Hereward's Standard premiered!
How do you design a Standard befitting a folk hero such as Hereward when there is no description to be found of his colours in the historical sources and no certain evidence that he carried a Standard in his army?
The one reference to a Hereward Standard comes in the early 12th Century manuscript known as the 'Gesta Herwardi'. In it the monk chronicler writes that after the defeat of Hereward's forces at Ely he and some of his men escape into the ancient tract of forest known as the Brunneswald. The outlaws are chased by the Norman armies from five provinces into woods near Peterborough. But Hereward launches counter-attacks out of the woods on horseback that chip into the defences of the Norman force and eventually they manage to kidnap Turold the Abbot of Peterborough and Ivo Taillebois, Lord of the Manor of Spalding, two of Hereward's deadliest enemies. The source alleges that Hereward ransoms the two for much booty, and there is also a short passage that mentions Hereward's Standard:
'And they advanced from cover of the thicket under the protection of their archers, Hereward in everything always leading the way. Immediately after him came Rahenald, Steward of Ramsey, who always acted as Standard Bearer in Hereward's army...' (Gesta Herwardi).
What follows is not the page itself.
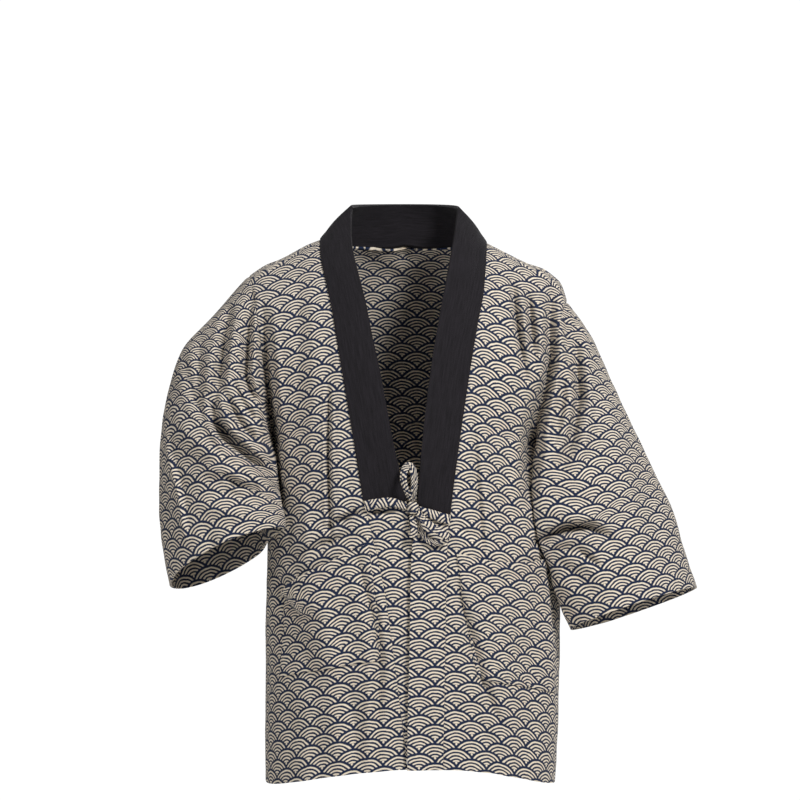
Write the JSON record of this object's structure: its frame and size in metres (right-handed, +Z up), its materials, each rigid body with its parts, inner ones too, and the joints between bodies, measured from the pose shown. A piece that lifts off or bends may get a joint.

According to the same source, Hereward had fought as a Military Commander in the army of Duke Baldwin V of Flanders before returning from exile in 1067 almost a year after the Battle of Hastings. At that time Flanders was among the advanced societies of Europe with a multi-ethnic influx of folk at a time when France and her satellite counties were in a constant flux of local wars and armed disagreements. As a leader in the Flanders army in northern Europe at the time of the Norman Conquest it plausible that he had a Standard that represented him.
The Hereward Standard was premiered at the Hereward Rising! event on 2nd June at Peterborough Cathedral. Here can be seen Hereward (hidden from pic) and his Band receiving the Hereward Charity Challenge Trophy from the Very Reverend Chris Dalliston, Dean of Peterborough. The trophy represented the gold and silver that Hereward stole from Peterborough when he ransacked the monastery 951 years earlier on 2nd June 1070. The design, appearing in keeping with the epoch it represents, received good comment on its originality and appeal.
David Maile worked with Graphic Designer Charlie Cornwell
'I had been thinking on this issue for years' says David Maile of the WakeHereward Project, 'the colours, the content, because we know nothing from the sources. Then I looked at the legend, and the Wake Knot stands alone, here was something and when I put it in front of Charlie of Cantaware he was very fast in coming up with something. With the Wake Knot came the colours, they are the Wake family colours. Like with the knot, we either went with it or make up something from scratch. It was important to me to have that connection.
Charlie gave four options and I liked what he had done with the knot and the colours looked good, on the one chosen. But it lacked a message and I feel sure that Hereward would have had something powerful on his banner. I had decided upon the Lion of Flanders years ago, Hardrada had a Raven, King Harold a Dragon, I felt a lion would suit Hereward, particularly, once again, as there is a connection.
Hereward had fought as a mercenary for the Count of Flanders and became a Military Commander in his army under his son, Robert the Frisian. Such an esteemed military connection had surely to be represented on Hereward's banner, so the lion was tried and it worked marvellously. Even though it does not appear in Flanders until a generation or so after Hereward;s time, it does link him to his historical past. All concerned were very impressed with the speed and quality of Charlie's work and he is now doing other work for the project.'
Charlie of Cantaware Graphic Design came in and worked on David Maile's idea to produce a stunning Hereward flag.
Charlie explains, 'Cantaware is an online project, graphic art portfolio and full-time hobby of mine. It was started as an exercise to spread my art work to the public in hopes of growing my network to other artists and friends. In the time since I first began posting my work online, my interests and work have deviated to topics such as vexillology and religious devotionals.
As a practicing English Heathen, I see art as an expression of our connection to the divine. The progression of an artist mirrors that of any craft in England old; be it architecture, woodwork, metalwork or otherwise. As new mediums rise to take the place of these most ancient practices, we follow in the footsteps of our forebears by looking at these new crafts as not just material, but spiritual.
The Hereward Charity Challenge caught my eye as it encapsulates the best of English spirit; charitable action and virtuous intention. I am honoured to have been involved with this project and fully support their cause of raising awareness of male suicide.'
Medieval Re-enactor Steven Payne stands guard at Ely Cathedral in his role as Rahenald, Steward of Ramsey at the end of Day 2 of the Hereward Charity Challenge on June 3rd.
Young Percy walking to school with the Hereward flag after performing the part of Rahenald Steward of Ramsey at Ramsey Abbey and Peterborough Cathedral in the Hereward Charity Challenge. He had a lot to tell the class that day!